[Information shown]

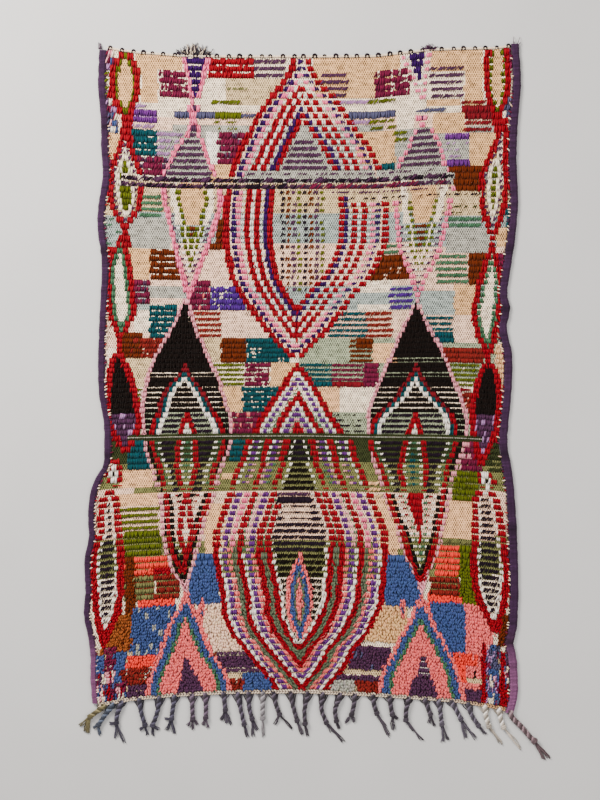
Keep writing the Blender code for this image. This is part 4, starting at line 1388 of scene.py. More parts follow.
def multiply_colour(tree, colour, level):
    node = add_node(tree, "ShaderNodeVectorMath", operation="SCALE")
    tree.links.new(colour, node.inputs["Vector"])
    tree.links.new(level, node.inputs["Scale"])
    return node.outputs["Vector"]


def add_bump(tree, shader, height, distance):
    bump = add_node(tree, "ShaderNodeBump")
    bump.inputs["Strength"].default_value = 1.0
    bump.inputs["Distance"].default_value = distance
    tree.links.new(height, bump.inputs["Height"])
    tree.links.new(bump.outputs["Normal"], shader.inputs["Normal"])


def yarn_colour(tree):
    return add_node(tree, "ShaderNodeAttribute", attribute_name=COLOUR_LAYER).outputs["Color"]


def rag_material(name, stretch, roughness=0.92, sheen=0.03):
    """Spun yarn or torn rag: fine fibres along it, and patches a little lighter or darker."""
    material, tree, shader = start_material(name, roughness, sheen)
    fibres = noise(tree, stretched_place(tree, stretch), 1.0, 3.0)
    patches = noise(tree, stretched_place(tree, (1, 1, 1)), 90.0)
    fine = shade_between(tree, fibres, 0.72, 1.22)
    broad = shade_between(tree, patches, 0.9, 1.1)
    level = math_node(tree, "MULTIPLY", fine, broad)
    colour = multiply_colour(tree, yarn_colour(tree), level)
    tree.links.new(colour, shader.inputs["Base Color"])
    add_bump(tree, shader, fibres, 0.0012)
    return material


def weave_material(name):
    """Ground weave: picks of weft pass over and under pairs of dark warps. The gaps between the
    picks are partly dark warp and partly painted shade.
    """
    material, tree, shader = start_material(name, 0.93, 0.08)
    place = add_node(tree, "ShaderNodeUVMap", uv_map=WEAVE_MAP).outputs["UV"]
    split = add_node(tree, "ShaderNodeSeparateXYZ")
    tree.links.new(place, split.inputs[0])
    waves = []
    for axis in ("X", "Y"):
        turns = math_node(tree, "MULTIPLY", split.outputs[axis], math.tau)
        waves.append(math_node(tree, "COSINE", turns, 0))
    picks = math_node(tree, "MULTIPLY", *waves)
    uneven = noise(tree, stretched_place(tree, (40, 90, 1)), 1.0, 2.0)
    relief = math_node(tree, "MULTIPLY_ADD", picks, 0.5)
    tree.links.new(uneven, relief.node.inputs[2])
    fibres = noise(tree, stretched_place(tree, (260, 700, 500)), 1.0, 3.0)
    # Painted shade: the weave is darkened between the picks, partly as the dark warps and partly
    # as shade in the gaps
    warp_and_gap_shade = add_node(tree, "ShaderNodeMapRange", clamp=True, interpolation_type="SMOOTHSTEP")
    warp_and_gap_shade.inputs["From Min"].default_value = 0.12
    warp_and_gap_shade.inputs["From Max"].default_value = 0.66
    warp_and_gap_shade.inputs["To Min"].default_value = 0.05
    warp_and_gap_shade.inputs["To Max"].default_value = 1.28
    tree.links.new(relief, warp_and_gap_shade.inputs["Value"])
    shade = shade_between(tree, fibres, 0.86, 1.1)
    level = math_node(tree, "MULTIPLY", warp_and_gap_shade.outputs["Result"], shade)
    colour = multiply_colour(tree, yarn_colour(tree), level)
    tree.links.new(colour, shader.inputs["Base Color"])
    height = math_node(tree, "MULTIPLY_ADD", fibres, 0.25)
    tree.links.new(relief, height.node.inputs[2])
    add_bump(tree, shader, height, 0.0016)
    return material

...

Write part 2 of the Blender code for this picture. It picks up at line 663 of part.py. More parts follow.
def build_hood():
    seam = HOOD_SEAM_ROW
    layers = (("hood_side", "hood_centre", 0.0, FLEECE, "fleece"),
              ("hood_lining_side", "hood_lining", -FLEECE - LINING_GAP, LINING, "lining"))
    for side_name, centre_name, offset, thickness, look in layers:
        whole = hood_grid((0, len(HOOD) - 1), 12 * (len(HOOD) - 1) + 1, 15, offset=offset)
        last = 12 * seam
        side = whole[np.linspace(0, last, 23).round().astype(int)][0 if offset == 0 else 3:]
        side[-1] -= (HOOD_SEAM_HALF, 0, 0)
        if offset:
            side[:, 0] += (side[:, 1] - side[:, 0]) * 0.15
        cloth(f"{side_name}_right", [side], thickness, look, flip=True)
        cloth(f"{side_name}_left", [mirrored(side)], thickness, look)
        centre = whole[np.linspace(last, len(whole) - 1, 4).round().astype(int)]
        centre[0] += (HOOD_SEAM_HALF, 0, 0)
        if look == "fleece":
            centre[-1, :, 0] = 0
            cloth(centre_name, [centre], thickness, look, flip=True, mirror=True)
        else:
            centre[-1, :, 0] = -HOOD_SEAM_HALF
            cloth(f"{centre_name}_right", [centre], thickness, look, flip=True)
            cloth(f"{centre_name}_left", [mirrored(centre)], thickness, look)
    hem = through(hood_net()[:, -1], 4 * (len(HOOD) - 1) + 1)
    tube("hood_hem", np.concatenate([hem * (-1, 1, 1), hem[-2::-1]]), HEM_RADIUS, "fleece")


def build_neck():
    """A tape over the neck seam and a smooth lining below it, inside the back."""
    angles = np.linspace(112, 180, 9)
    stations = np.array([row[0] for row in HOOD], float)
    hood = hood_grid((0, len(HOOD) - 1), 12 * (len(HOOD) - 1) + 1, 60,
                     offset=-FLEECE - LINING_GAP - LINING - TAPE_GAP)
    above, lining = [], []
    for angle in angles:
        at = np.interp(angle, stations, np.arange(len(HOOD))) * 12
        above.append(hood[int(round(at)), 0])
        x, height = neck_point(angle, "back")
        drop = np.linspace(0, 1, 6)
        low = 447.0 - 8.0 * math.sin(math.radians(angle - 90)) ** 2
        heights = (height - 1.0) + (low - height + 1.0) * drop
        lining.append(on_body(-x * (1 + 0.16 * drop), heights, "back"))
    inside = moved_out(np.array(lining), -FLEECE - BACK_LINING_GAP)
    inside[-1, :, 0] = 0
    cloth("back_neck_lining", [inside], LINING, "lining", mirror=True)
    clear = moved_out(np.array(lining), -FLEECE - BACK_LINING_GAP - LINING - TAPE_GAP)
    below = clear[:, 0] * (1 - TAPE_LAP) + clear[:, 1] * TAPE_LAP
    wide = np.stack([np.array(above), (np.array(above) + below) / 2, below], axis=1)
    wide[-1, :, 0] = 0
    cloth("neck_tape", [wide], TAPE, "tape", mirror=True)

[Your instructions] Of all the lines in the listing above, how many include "Blender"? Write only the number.

[Solution for this exercise] 2